How Much of These Hills is Gold

by C Pam Zhang

Publisher: Virago April 2020

How Much of These Hills is Gold

C Pam Zhang

I finished this book two days ago and yet certain images from it continue to haunt me: the buffalo bones, the dust, the tiger paw prints and mostly, the flecks of gold. It is these flecks of gold that drive many individuals and families from all over the globe to seek their fortune trying to find still in the aftermath of the American old rush. This fortune proves allusive and potentially destructive, leaving us to question what we should really hold to be valuable.  

Samantha and Lucy are siblings whose family came to America in search of this fortune and are trying to find out who they are in a world that is incredibly hostile. The non-linear narrative introduces the reader to the sisters once their father has died from grief and alcoholism, their mother having abandoned them unable to cope with the life of mining and prospecting. A life she was little aware she would be facing after having crossed the ocean. They are trying to bury their father the best way they know however come up against many obstacles not just in terms of the racist attitudes that prevail in the attitudes of those around them who claim ‘this is our land’ but also the brutality and unforgiving nature of the landscape. It chokes, it pushes and pulls. It is oblivious and uncaring to the toils of humanity.

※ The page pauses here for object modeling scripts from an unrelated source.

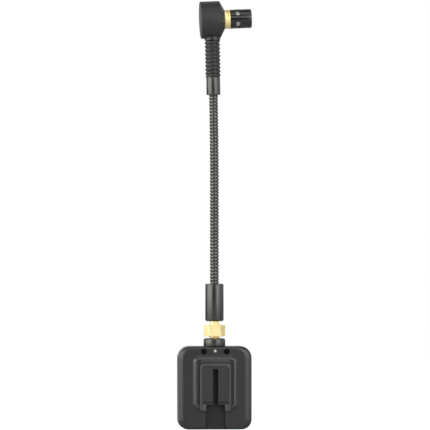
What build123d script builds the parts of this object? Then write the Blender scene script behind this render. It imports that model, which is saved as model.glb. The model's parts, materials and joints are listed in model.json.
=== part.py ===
"""Gooseneck microphone on a pocket wireless transmitter.

Millimetres, +Z up.  Everything is drawn with the arm's axis at X = 0, Y = 0 and Z = 0 at the
housing's underside, then moved so that the clip pocket's mouth is the origin.  The clip pocket
faces -Y and the capsule points along +X.
"""
import math
import os

from build123d import *

# Fits
slide_gap = 0.05
rest_gap = 0.15

# Housing
housing_width = 36.6
housing_depth = 13.0
housing_height = 41.5
high_corner = 5.8
low_corner = 5.0
edge_round = 1.3
wall = 1.4
top_wall = 1.6
parting = 3.2
near_face = -housing_depth / 2
far_face = housing_depth / 2

# Raised boss and clip pocket
boss_width = 22.0
boss_low = 11.1
boss_high = 36.7
boss_rise = 1.1
frame_width = 15.7
frame_low = 9.1
frame_high = 32.95
frame_rise = 1.9
boss_slope = 1.6
top_slope = 2.9
boss_corner = 3.2
frame_edge = 0.5
ledge_width = 0.9
ledge_depth = 0.55
plate_width = 12.6
plate_low = 12.45
plate_high = 31.7
plate_thick = 0.8
plate_inset = 0.15
plate_line = 13.9
slot_width = 2.5
slot_high = 30.5
pocket_width = 9.5
pocket_depth = 2.05
pocket_high = 31.1
pocket_floor = near_face - frame_rise + plate_inset + plate_thick + pocket_depth
pocket_wall = 1.2
channel_flare = 0.9

# Screws, lamp
screw_spacing = 11.4
screw_drop = 2.6
screw_head = 2.9
screw_head_tall = 1.0
screw_shank = 1.6
lamp_drop = 2.3
lamp_size = 2.1

# Circuit board and what it carries
board_thick = 0.8
board_width = 30.0
board_low = 2.6
board_high = 39.5
board_near = pocket_floor + pocket_wall + 0.3
board_far = board_near + board_thick
port_width = 9.0
port_thick = 3.2
port_low = 0.3
port_high = 7.6
switch_x = 11.0
switch_z = 32.6
switch_size = 4.4
switch_tall = 1.8
button_size = 5.0
button_proud = 0.6
button_travel = 0.4
cell_width = 28.0
cell_low = 9.2
cell_high = 27.0
cell_thick = 5.0
pad_thick = 0.3

# Socket, collar and coupling
thread_size = 4.9
thread_pitch = 0.75
bore_size = 3.3
socket_low = 30.2
socket_high = 47.7
flange_size = 7.0
flange_tall = 1.4
collar_size = 10.9
collar_high = 45.35
nut_corners = 10.74
nut_low = 46.5
nut_high = 51.95
seal_thick = 0.45
clip_low = 49.8
clip_thick = 0.5
clip_size = 6.0
clip_groove = 3.7
stem_size = 4.3
plug_size = 3.2
plug_low = 36.8
stem_high = 60.8

# Arm
ferrule_size = 9.1
ferrule_low = 53.9
ferrule_high = 72.55
coil_size = 4.5
coil_pitch = 1.653
wire_size = 1.24
link_turns = 5
link_count = 11
link_length = coil_pitch * link_turns
first_hinge = ferrule_high + coil_pitch
end_relief = 0.3
ball_size = 2.3
cable_bore = 1.0
lean_step = 0.2
first_lean = 7
stub_depth = 8.0
sleeve_size = 6.7
sleeve_low = coil_pitch
sleeve_high = sleeve_low + 8.95

# Ribbed neck, from the last coil hinge up
neck_size = 7.6
neck_root = 6.8
rib_pitch = 1.915
half_ribs = 5
half_neck = rib_pitch * half_ribs
neck_middle = sleeve_high + half_neck
neck_lean = 1.2
stud_size = 3.6
stud_reach = 4.0
neck_bore = 2.4

# Head, from its own centre with the capsule along +X
head_size = 18.6
head_back = -5.4
head_front = 4.8
cone_front = 6.9
cone_size = 10.4
head_wall = 1.3
cover_thick = 1.3
head_centre = half_neck + head_size / 2 + slide_gap
ring_size = 9.5
ring_front = 9.8
ring_groove = 8.75
capsule_size = 9.55
capsule_front = 20.45
capsule_wall = 0.9
vent_back = 12.3
vent_front = 14.1
vent_angle = 46.0
vent_turn = 42.0
front_opening = 6.6


def rod(size, low, high):
    return Pos(0, 0, (low + high) / 2) * Cylinder(size / 2, high - low)


def tube(size, bore, low, high):
    return rod(size, low, high) - rod(bore, low, high)


def block(left, right, near, far, low, high):
    middle = Pos((left + right) / 2, (near + far) / 2, (low + high) / 2)
    return middle * Box(right - left, far - near, high - low)


def rod_along_y(size, x, z, near, far):
    return Pos(x, (near + far) / 2, z) * Rot(90, 0, 0) * Cylinder(size / 2, far - near)


def rounded_block(width, low, high, near, far, low_radius, high_radius):
    body = block(-width / 2, width / 2, near, far, low, high)
    body = fillet(body.edges().filter_by(Axis.Y).sort_by(Axis.Z)[-2:], high_radius)
    return fillet(body.edges().filter_by(Axis.Y).sort_by(Axis.Z)[:2], low_radius)


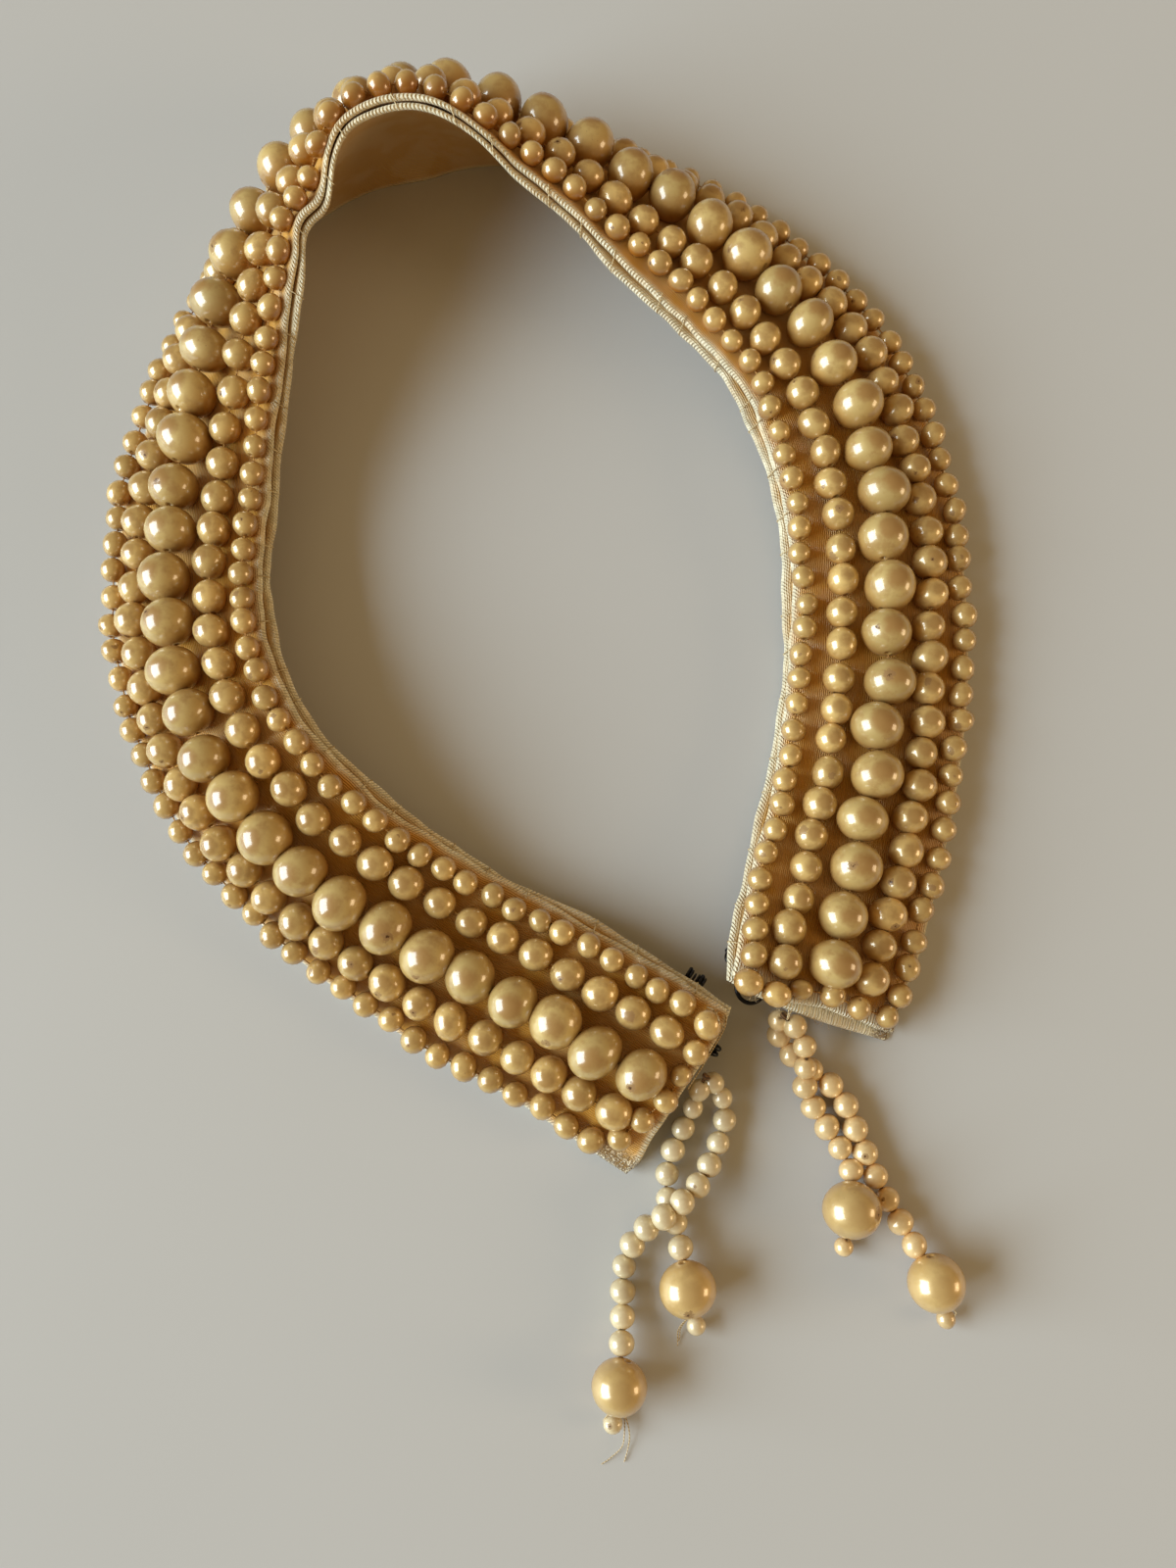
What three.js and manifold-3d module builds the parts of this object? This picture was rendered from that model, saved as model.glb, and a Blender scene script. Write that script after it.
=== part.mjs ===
// A beaded collar laid open on a table: a curved satin band with its lining, five rows of imitation
// pearls sewn along it, two hooks and two eyes, and four short bead strands that end in large pearls.
// Millimetres, +Z up. The collar stands on its long outer edge, and the neck edge leans up and in.
import * as THREE from "three";
import Module from "manifold-3d";
import { mergeVertices } from "three/addons/utils/BufferGeometryUtils.js";

const solids = await Module();
solids.setup();

// Driving dimensions of the band
const BAND_WIDTH = 30.8; // outer edge to neck edge
const LINING_THICK = 1.1;
const TOP_THICK = 1.2;
const SEAM_GAP = 0.3; // between the pieces of a seam
const FOLD = 0.5; // depth of the turned-in fold along each edge
const SETTLE = 0.7; // how far the outer edge is pressed flat where it rests
const REST_STRIP = 3.5; // breadth beside the outer edge that can lie flat on the table
const LINING_SHOWS = 1.9; // how far the lining sticks out past the top cloth at the right end
const BAND_STEPS = 58;

// Where the band stands, from the left end round the back to the right end. x and y give the line where
// its outer edge meets the table. lean is how far the band tips up from the table, in degrees, and bulge
// how far its middle swells outwards.
const SECTIONS = [
  { place: "left end", x: 6.8, y: -61.5, lean: 17, bulge: 1.4 },
  { place: "left front", x: -10.5, y: -51.2, lean: 12, bulge: 1.4 },
  { place: "left front", x: -32.5, y: -40, lean: 10, bulge: 0.6 },
  { place: "left front", x: -53, y: -24, lean: 20, bulge: 1 },
  { place: "left bend", x: -69, y: -3, lean: 26, bulge: 1.4 },
  { place: "left side", x: -78.5, y: 22, lean: 23, bulge: 0.8 },
  { place: "left side", x: -79.5, y: 49, lean: 20, bulge: 0.5 },
  { place: "left side", x: -72, y: 74.5, lean: 32, bulge: 0.6 },
  { place: "back bend", x: -60.5, y: 93.5, lean: 48, bulge: 1.2 },
  { place: "back bend", x: -46, y: 106, lean: 65, bulge: 2.2 },
  { place: "back bend", x: -30, y: 112.5, lean: 70, bulge: 3 },
  { place: "back", x: -11, y: 115, lean: 49, bulge: 2.6 },
  { place: "back", x: 10.5, y: 111, lean: 31, bulge: 1.7 },
  { place: "right shoulder", x: 33.5, y: 98.5, lean: 19, bulge: 1.8 },
  { place: "right shoulder", x: 53, y: 77.8, lean: 11, bulge: 1.4 },
  { place: "right bend", x: 62.2, y: 51.5, lean: 8, bulge: 1.2 },
  { place: "right side", x: 64, y: 25, lean: 4, bulge: 0.9 },
  { place: "right side", x: 61, y: 0, lean: 3, bulge: 0.6 },
  { place: "right front", x: 54.3, y: -24.5, lean: 8, bulge: 0.6 },
  { place: "right end", x: 47.9, y: -42.2, lean: 21, bulge: 1 },
];

// The large and medium pearl rows. at is the row's distance in from the outer edge, across and along are
// a pearl's sizes, pitch its spacing at the left end and at the right end, and ends the room left there
// for the small pearls that close the band.
const PEARL_ROWS = [
  { row: "centre", at: 15.6, across: 8.5, along: 7.2, pitch: [7.45, 7.85], ends: [7, 8.5], ball: "finer" },
  { row: "outer", at: 8.2, across: 5.35, along: 4.9, pitch: [5.75, 5.35], ends: [7.5, 8.4], ball: "plain" },
  { row: "neck", at: 22.9, across: 5.35, along: 4.8, pitch: [5.75, 5.3], ends: [6.9, 6.2], ball: "plain" },
];
const PEARL_SINK = 0.6; // how far a pearl sits down into the satin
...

The landscape dominates the novel as something that draws people to it and as something that is impossible to escape from. The heat and its oppressiveness offering very little that can sustain life seems also to be a metaphorical representation of the lives of the villagers who try to live off it. It seems everyone is a victim however it is the women of this novel who seem to be the ones who suffer the most greatly. Their bodies are beaten, bruised; either perpetually pregnant or there for the gratification of men however this is not a novel without hope. Both Sam and Lucy, in their different ways, seem to forge their own path. The novel is viscerally haunting. A novel about survival, identity and finding your own home within a world that is in constant turmoil and change. Truly remarkable.